Aynı dönemde değişik formlarda (dondurulmuş, soğutulmuş vb.) sığır karkası ithalatı da yapılmıştır. Bunun miktarı 273 bin ton, tutarı da 1,3 milyar dolar civarındadır. Böylelikle canlı sığır, koyun ve keçi ile sığır eti için ödenen bedel yaklaşık 7 milyar dolara ulaşmıştır.

***

Hayvancılıkta dışa bağımlılıktan kurtulmak için neler yapılmalı?

turkiye-nasil-sarbon-ithal-eden-bir-ulke-haline-getirildi-508267-1.
Hayvansal üretimi artırmak ve dışa bağımlılıktan kurtulmak istendiğinde yapılabileceklerin bir bölümü aşağıda sıralanmıştır:

► Çiftçiler siyasi iktidarın güdümünde değil, demokratik temelde ve kendi çıkarlarını koruyacak şekilde örgütlenmelidir. Bu örgütler üreticilerin kendi ürünlerinin fiyatı ve alım koşulları ile girdi temininde söz sahibi olabilecek şartlara kavuşturulmalıdır.

► Et ve Süt Kurumu (ESK) ithalat ofisi değil, piyasaya müdahale edebilecek bir kurum haline getirilmelidir.
Yemi tarlada yetiştirip ahıra veya ağıla taşıyan büyük ölçekli işletmeler yerine, yemin ve otun uygun olduğu her yerde, coğrafi koşulların elverişliliğine göre daha az masrafla koyun-keçi veya sığır yetiştirebilen üretim biçimleri desteklenmelidir.

► Sığır özelinde yüksek verimli ineklerin yer alacağı büyük ölçekli işletmelerin kurulması ve yaygınlaşmasını teşvik etmek yerine; öncelikle meralardan etkin bir şekilde yararlanabilecek düşük ve orta seviyede süt verimine sahip sürüler desteklenerek inek sayısı artırılmalı, böylelikle hem üretim tabana yayılmalı hem de sığır eti üretimini artıracak kaynak oluşturulmalıdır.
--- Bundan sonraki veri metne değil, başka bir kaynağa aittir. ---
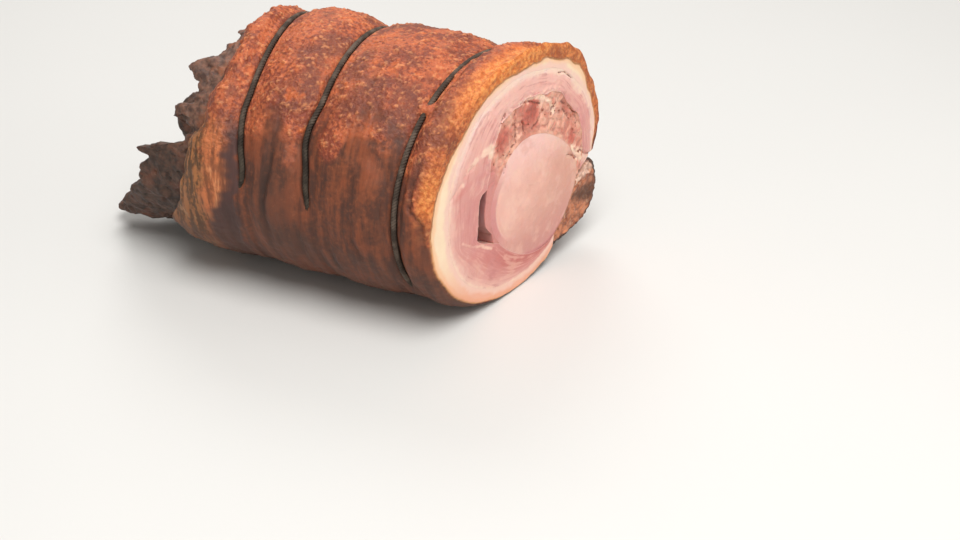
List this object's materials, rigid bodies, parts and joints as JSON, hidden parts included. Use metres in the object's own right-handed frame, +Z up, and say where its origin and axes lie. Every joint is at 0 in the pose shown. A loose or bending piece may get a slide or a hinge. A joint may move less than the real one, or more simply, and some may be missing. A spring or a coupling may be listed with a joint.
{
  "type": "porchetta roll",
  "caption": "Rolled and tied roast of pork with crisp skin, cut open at one end to show fat, belly meat, seasoned filling and lean core.",
  "frame": {"origin": "middle of the underside that the roll rests on: the bottom centre of its box", "axes": "+X along the roll towards the cut face, +Y across the roll to the right of someone who looks at the cut face, +Z up"},
  "size_m": [0.2567, 0.1535, 0.1418],
  "materials": {
    "crisp_skin": "blistered, browned pork skin with a greasy sheen over a layer of cream fat",
    "belly_meat": "moist cooked pink pork with fine grain and fat streaks",
    "filling": "coarse red-brown seasoned trimmings with herbs",
    "lean_meat": "smooth pale cooked pork loin",
    "roasted_meat": "crumbly dark roasted meat",
    "string": "charred twisted cotton twine"
  },
  "bodies": {
    "root": {"fat_cap": "crisp_skin", "belly": "belly_meat", "filling": "filling", "loin": "lean_meat", "flap": "roasted_meat", "string_1": "string", "string_2": "string", "string_3": "string"}
  },
  "joints": []
}
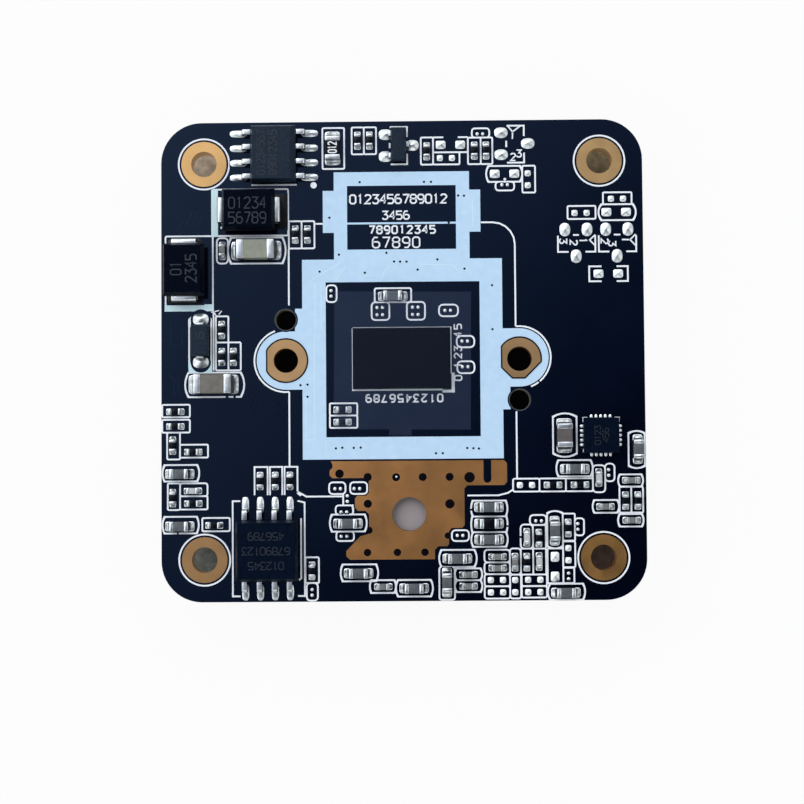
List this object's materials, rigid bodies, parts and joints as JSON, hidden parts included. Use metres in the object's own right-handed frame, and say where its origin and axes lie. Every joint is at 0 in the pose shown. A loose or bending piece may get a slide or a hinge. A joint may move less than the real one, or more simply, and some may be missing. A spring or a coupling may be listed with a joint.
{
  "type": "camera circuit module",
  "caption": "Square two-sided camera circuit board with a bare image sensor in the middle, a lens holder footprint, surface-mount parts, corner screw holes and cable sockets on its back.",
  "frame": {"origin": "under the middle of the board, on the plane that the four cable sockets rest on", "axes": "+Z is the optical axis, out of the sensor side; +Y points to the board edge above the sensor label window; +X completes the right-handed set"},
  "size_m": [0.0414, 0.0412, 0.0081],
  "materials": {
    "solder_mask": "glossy dark blue solder mask over glass-fibre laminate",
    "gold_plating": "immersion gold, satin",
    "frame_ink": "light blue-white printed ink over the dark mask",
    "line_ink": "white printed ink",
    "solder": "bright reflowed solder",
    "tinned_metal": "matte tin plate",
    "silicon": "polished dark silicon",
    "cover_glass": "clear glass over the dark die",
    "film": "clear protective film with a faint grey cast",
    "mould_compound": "black epoxy moulding compound, fine grain",
    "ceramic_olive": "light olive-grey ceramic",
    "ceramic_brown": "brown-grey ceramic",
    "ceramic_grey": "grey ceramic",
    "resistor_black": "black glaze over ceramic",
    "ferrite": "pressed dark grey metal powder",
    "lid_metal": "plated lid",
    "socket_nylon": "cream nylon"
  },
  "bodies": {
    "root": {"circuit_board": "solder_mask", "corner_eyelets": "gold_plating", "lens_eyelet_left": "gold_plating", "lens_eyelet_right": "gold_plating", "ground_pad": "gold_plating", "sensor_frame_print": "frame_ink", "outline_print": "line_ink", "bare_lands": "solder", "part_lands": "solder", "solder_fillets": "solder", "sensor_balls": "solder", "sensor_die": "silicon", "sensor_glass": "cover_glass", "sensor_film": "film", "surge_filter_body": "mould_compound", "surge_filter_leads": "tinned_metal", "flash_memory_body": "mould_compound", "flash_memory_leads": "tinned_metal", "surge_diode_1_body": "mould_compound", "surge_diode_1_leads": "tinned_metal", "surge_diode_2_body": "mould_compound", "surge_diode_2_leads": "tinned_metal", "small_diode_body": "mould_compound", "small_diode_leads": "tinned_metal", "transistor_body": "mould_compound", "transistor_leads": "tinned_metal", "driver_chip_body": "mould_compound", "driver_chip_leads": "tinned_metal", "input_capacitor_1_body": "ceramic_olive", "input_capacitor_1_ends": "tinned_metal", "input_capacitor_2_body": "ceramic_brown", "input_capacitor_2_ends": "tinned_metal", "bulk_capacitor_body": "ceramic_brown", "bulk_capacitor_ends": "tinned_metal", "fuse_resistor_body": "resistor_black", "fuse_resistor_ends": "tinned_metal", "capacitor_0603_bodies": "ceramic_grey", "bead_0603_body": "resistor_black", "chip_0603_ends": "tinned_metal", "resistor_0402_bodies": "resistor_black", "capacitor_0402_bodies": "ceramic_brown", "chip_0402_ends": "tinned_metal", "processor_body": "mould_compound", "processor_leads": "tinned_metal", "crystal_base": "ceramic_brown", "crystal_lid": "lid_metal", "choke_core_1": "ferrite", "choke_core_2": "ferrite", "choke_core_3": "ferrite", "choke_ends": "tinned_metal", "regulator_body": "mould_compound", "regulator_leads": "tinned_metal", "network_socket_housing": "socket_nylon", "network_socket_contacts": "tinned_metal", "audio_socket_housing": "socket_nylon", "audio_socket_contacts": "tinned_metal", "lamp_socket_housing": "socket_nylon", "lamp_socket_contacts": "tinned_metal", "shutter_socket_housing": "socket_nylon", "shutter_socket_contacts": "tinned_metal"}
  },
  "joints": []
}
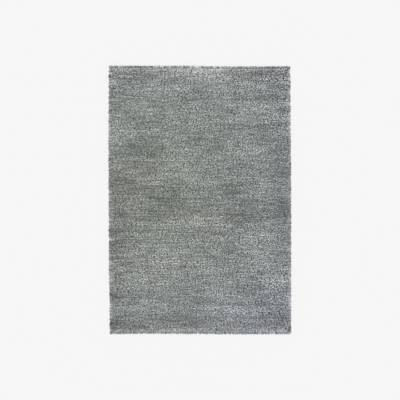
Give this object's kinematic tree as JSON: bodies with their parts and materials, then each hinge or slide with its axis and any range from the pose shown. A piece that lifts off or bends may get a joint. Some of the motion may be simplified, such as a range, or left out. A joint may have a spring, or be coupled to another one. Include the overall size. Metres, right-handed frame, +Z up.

► Mera ve otlaklardan daha etkin bir şekilde yararlanılmasını sağlayacak mera ıslahı, otlatma planlanması, kapasite belirlemesi gibi uygulamaların yürütülmesi ve yaygınlaştırılması gibi konularda gerekli düzenlemeler yapılmalıdır.

► Meralar ve tarım arazilerinin amaç dışı kullanımına asla izin verilmemeli; bu alanlar hiçbir gerekçe ile yapılaşmaya açılmamalıdır.

► Destekler üretim artışı ve maliyetin düşmesine hizmet edecek biçimde ve şeffaflık içerisinde verilmelidir.

► Hem süt sığırcılığı hem de sığır besiciliğinde sözleşmeli üretim dayatılmamalı, sözleşme yapılacak ise alıcının gerçek üretici örgütleri ile muhatap olması sağlanmalıdır. Sözleşmeli üretimi özendirecek destekler alıcılar üzerinden değil, bu örgütler vasıtasıyla doğrudan üreticiye verilmelidir.

► Destekler büyük işletmelerin kurulmasına değil, şartları uygun olan küçük ve orta ölçekli işletmelerin desteklenmesine yönlendirilmelidir.